É admirável a coragem de Derek
Cianfrance em vários pontos de “O lugar onde tudo termina”. Primeiro, por não
acomodar-se com o sucesso de crítica de sua obra anterior e romper com sua
linguagem naturalista ao optar por uma obra que se enquadra facilmente no que
convencionou-se chamar de “filme de gênero”. Depois, por, mesmo dentro das
rígidas regras que uma produção assim impõe aos realizadores, usar de seus
cânones mais consagrados não para agradar ao público com clichês previsíveis,
mas para buscar novos caminhos narrativos. E por fim, por ter não apenas dois,
mais três (!!) histórias dentro de uma única espinha dorsal – todas elas com
começo, meio e fim bem delineados. Em uma época em que o espectador é atacado
por todos os lados com roteiros que mal permitem o contato com os personagens
(por sua vez frequentemente inverossímeis ou superficiais), não deixa de ser
refrescante perceber o cuidado do diretor em fazer de todos aqueles que cruzam
a tela pareçam reais e, dentro do possível, fujam do esperado.
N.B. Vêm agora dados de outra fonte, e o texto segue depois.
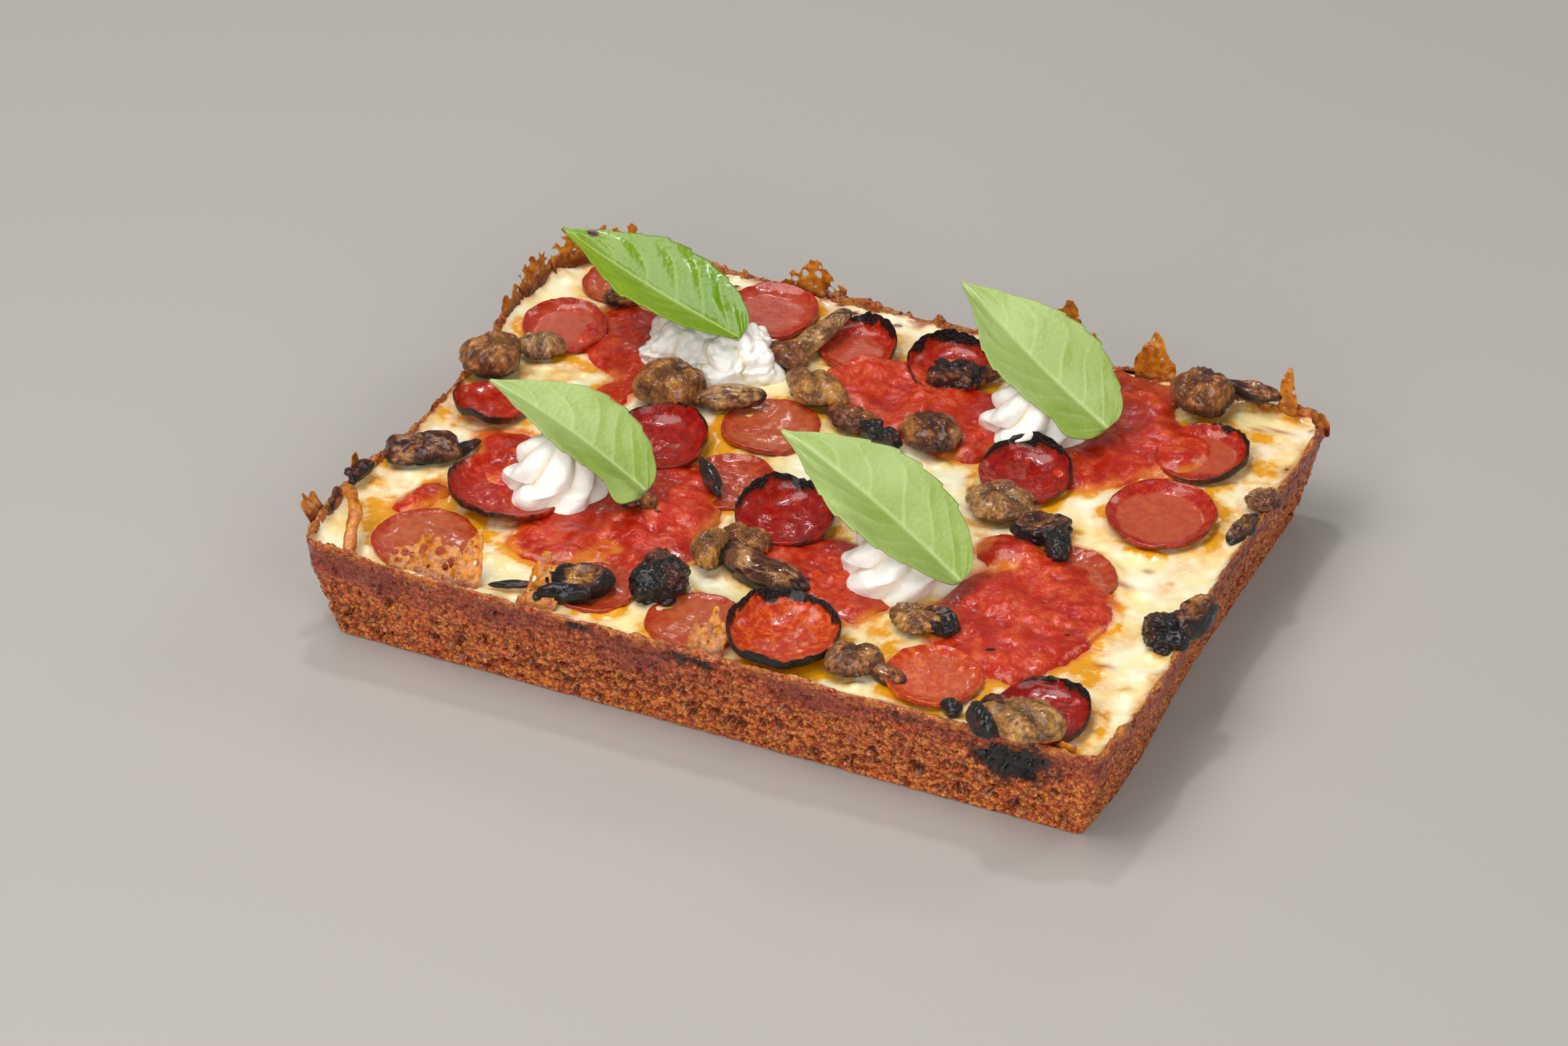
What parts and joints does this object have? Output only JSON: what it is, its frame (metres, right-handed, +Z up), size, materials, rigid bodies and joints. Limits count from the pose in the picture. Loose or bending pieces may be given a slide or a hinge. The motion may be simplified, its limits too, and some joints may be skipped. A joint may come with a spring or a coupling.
{
  "type": "detroit-style pizza",
  "caption": "Whole small rectangular pan pizza with a deep crisp crust, lacy cheese edge, cup pepperoni, mushrooms, tomato sauce, ricotta swirls and basil leaves.",
  "frame": {"origin": "centre of the base, on the surface that the pizza rests on", "axes": "+Z up, +X along the long side, -Y towards the near long side"},
  "size_m": [0.2601, 0.1947, 0.0607],
  "materials": {
    "crust": "coarse fried crumb, browned cheese at the rim",
    "cheese": "melted, oily",
    "pepperoni": "oily, charred at the raised edges",
    "mushroom": "roasted, half dry",
    "sauce": "wet, coarse tomato",
    "ricotta": "moist, smooth",
    "basil": "fresh leaf, satin"
  },
  "bodies": {
    "root": {"crust": "crust", "cheese": "cheese", "pepperoni_01": "pepperoni", "pepperoni_02": "pepperoni", "pepperoni_03": "pepperoni", "pepperoni_04": "pepperoni", "pepperoni_05": "pepperoni", "pepperoni_06": "pepperoni", "pepperoni_07": "pepperoni", "pepperoni_08": "pepperoni", "pepperoni_09": "pepperoni", "pepperoni_10": "pepperoni", "pepperoni_11": "pepperoni", "pepperoni_12": "pepperoni", "pepperoni_13": "pepperoni", "pepperoni_14": "pepperoni", "pepperoni_15": "pepperoni", "pepperoni_16": "pepperoni", "pepperoni_17": "pepperoni", "pepperoni_18": "pepperoni", "pepperoni_19": "pepperoni", "pepperoni_20": "pepperoni", "pepperoni_21": "pepperoni", "pepperoni_22": "pepperoni", "mushroom_01": "mushroom", "mushroom_02": "mushroom", "mushroom_03": "mushroom", "mushroom_04": "mushroom", "mushroom_05": "mushroom", "mushroom_06": "mushroom", "mushroom_07": "mushroom", "mushroom_08": "mushroom", "mushroom_09": "mushroom", "mushroom_10": "mushroom", "mushroom_11": "mushroom", "mushroom_12": "mushroom", "mushroom_13": "mushroom", "mushroom_14": "mushroom", "mushroom_15": "mushroom", "mushroom_16": "mushroom", "mushroom_17": "mushroom", "mushroom_18": "mushroom", "mushroom_19": "mushroom", "mushroom_20": "mushroom", "mushroom_21": "mushroom", "mushroom_22": "mushroom", "basil_01": "basil", "basil_02": "basil", "basil_03": "basil", "basil_04": "basil", "ricotta_01": "ricotta", "ricotta_02": "ricotta", "ricotta_03": "ricotta", "ricotta_04": "ricotta", "sauce_01": "sauce", "sauce_02": "sauce", "sauce_03": "sauce", "sauce_04": "sauce", "sauce_05": "sauce", "sauce_06": "sauce"}
  },
  "joints": []
}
E para isso, é
claro, ele conta com um elenco que entrega performances pra lá de inspiradas.
Ryan Gosling nem precisa ser citado:
vindo de uma série de atuações brilhantes em filmes dos mais variados estilos,
ele mais uma vez mostra porque é um dos melhores atores de sua geração, criando
um Handsome Luke que, apesar de algumas semelhanças com seu misterioso
personagem no soberbo “Drive”, conquista o público apesar de suas equivocadas
decisões. Bradley Cooper – saindo de uma indicação ao Oscar de melhor ator por
“O lado bom da vida” – assume um papel um tanto ingrato e consegue manter o
interesse da audiência mesmo com a mudança quase brusca de foco da narrativa, e
os jovens Emory Cohen e Dane Dehaan, apesar de não terem o carisma de seus pais
na ficção tampouco comprometem o resultado, encerrando a odisseia de violência
e angústia com grande competência. Mérito da direção segura mas discreta de
Cianfrance, que não deixa, em momento algum, de perder as rédeas de sua
história, e cria um interessante misto de drama e policial que é capaz de
agradar a quem procura mais do que apenas uma série de tiros e explosões.